Histograms and word cloud of 3-gram

### plot the histograms
par(mfrow = c(3, 1), mar =c(8,5,2,4), las=2)
histblog<-read.table("freq-three-en_US.blogs.txt", header=F)
histblog[,2]<-paste(histblog[,2],histblog[,3], histblog[,4])
histnews<-read.table("freq-three-en_US.news.txt", header=F)
histnews[,2]<-paste(histnews[,2],histnews[,3],histnews[,4])
histtw<-read.table("freq-three-en_US.twitter.txt", header=F)
histtw[,2]<-paste(histtw[,2],histtw[,3],histtw[,4])
barplot(histblog[1:20,1],names.arg=histblog[1:20,2],col="red", main = "Histogram of 3-gram in en_US.blogs")
barplot(histnews[1:20,1],names.arg=histnews[1:20,2],col="red", main = "Histogram of 3-gram in en_US.news")
barplot(histtw[1:20,1],names.arg=histtw[1:20,2],col="red", main = "Histogram of 3-gram in en_US.twitter")

### plot the word cloud
library(wordcloud)
require(RColorBrewer)
par(mfrow = c(1, 3), mar =c(2,4,0,2))
pal2 <- brewer.pal(8,"Dark2")
wordcloud(histblog[1:40,2], histblog[1:40,1], min.freq =100, random.order = F, ordered.colors = F, colors=pal2, scale = c(3, 0.2))
text(x=0.5, y=0, "3-gram of en_US.blogs")
wordcloud(histnews[1:40,2], histnews[1:40,1], min.freq =100, random.order = F, ordered.colors = F, colors=pal2, scale = c(3, 0.2))
text(x=0.5, y=0, "3-gram of en_US.news")
wordcloud(histtw[1:40,2], histtw[1:40,1], min.freq =100, random.order = F, ordered.colors = F, colors=pal2, scale = c(3, 0.2))
text(x=0.5, y=0, "3-gram of en_US.twitter")

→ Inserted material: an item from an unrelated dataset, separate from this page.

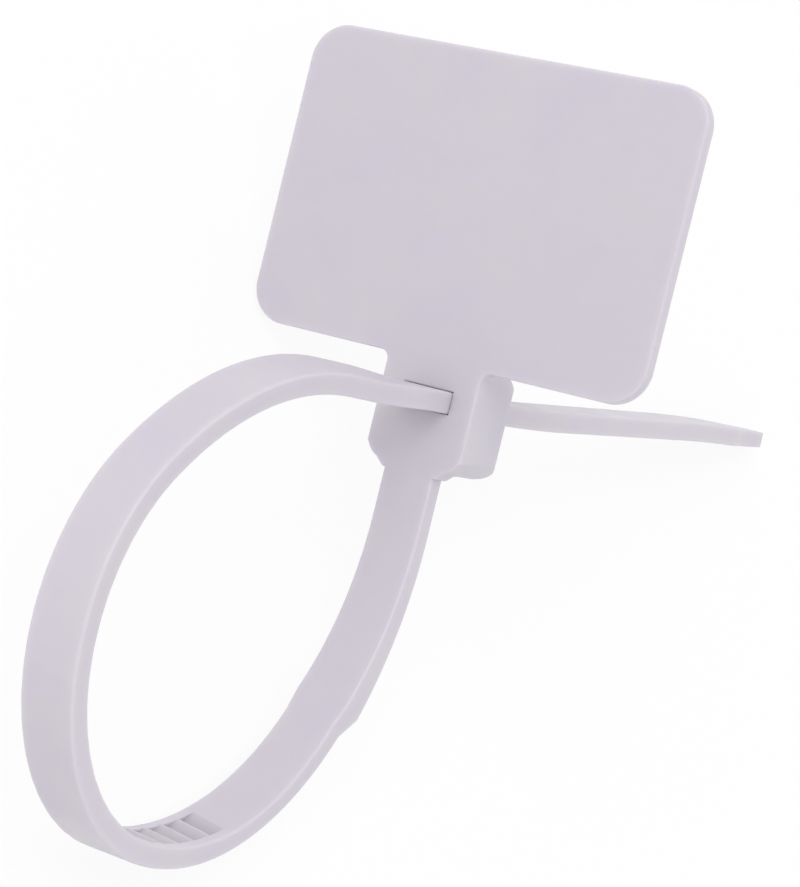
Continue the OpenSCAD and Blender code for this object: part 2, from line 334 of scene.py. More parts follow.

Histograms and word cloud of 4-gram

### plot the histograms
par(mfrow = c(3, 1), mar =c(10,5,1,4), las=2)
histblog<-read.table("freq-four-en_US.blogs.txt", header=F)
histblog[,2]<-paste(histblog[,2],histblog[,3], histblog[,4], histblog[,5])
histnews<-read.table("freq-four-en_US.news.txt", header=F)
histnews[,2]<-paste(histnews[,2],histnews[,3],histnews[,4],histnews[,5])
histtw<-read.table("freq-four-en_US.twitter.txt", header=F)
histtw[,2]<-paste(histtw[,2],histtw[,3],histtw[,4],histtw[,5])
barplot(histblog[1:20,1],names.arg=histblog[1:20,2],col="red", main = "Histogram of 4-gram in en_US.blogs")
barplot(histnews[1:20,1],names.arg=histnews[1:20,2],col="red", main = "Histogram of 4-gram in en_US.news")
barplot(histtw[1:20,1],names.arg=histtw[1:20,2],col="red", main = "Histogram of 4-gram in en_US.twitter")

### plot the word cloud
library(wordcloud)
require(RColorBrewer)
par(mfrow = c(1, 3), mar =c(2,4,0,2))
pal2 <- brewer.pal(8,"Dark2")
wordcloud(histblog[1:30,2], histblog[1:30,1], min.freq =100, random.order = F, ordered.colors = F, colors=pal2, scale = c(2, 0.1))
text(x=0.5, y=0, "4-gram of en_US.blogs")
wordcloud(histnews[1:30,2], histnews[1:30,1], min.freq =100, random.order = F, ordered.colors = F, colors=pal2, scale = c(2, 0.1))
text(x=0.5, y=0, "4-gram of en_US.news")
wordcloud(histtw[1:30,2], histtw[1:30,1], min.freq =100, random.order = F, ordered.colors = F, colors=pal2, scale = c(2, 0.1))
text(x=0.5, y=0, "4-gram of en_US.twitter")

Summary

  1. I have shown my plan for creating the prediction algorithm and Shiny app.
  2. I summarized the major features of the data I have identified.
  3. I have done exploratory Analysis including word counts, line counts and basic data tables.
  4. I have done basic plots, such as histograms and word cloud of 1,2,3,4-gram.
  5. Besides a lot of codes shown in the report, I hope it looks concise to you. Thanks!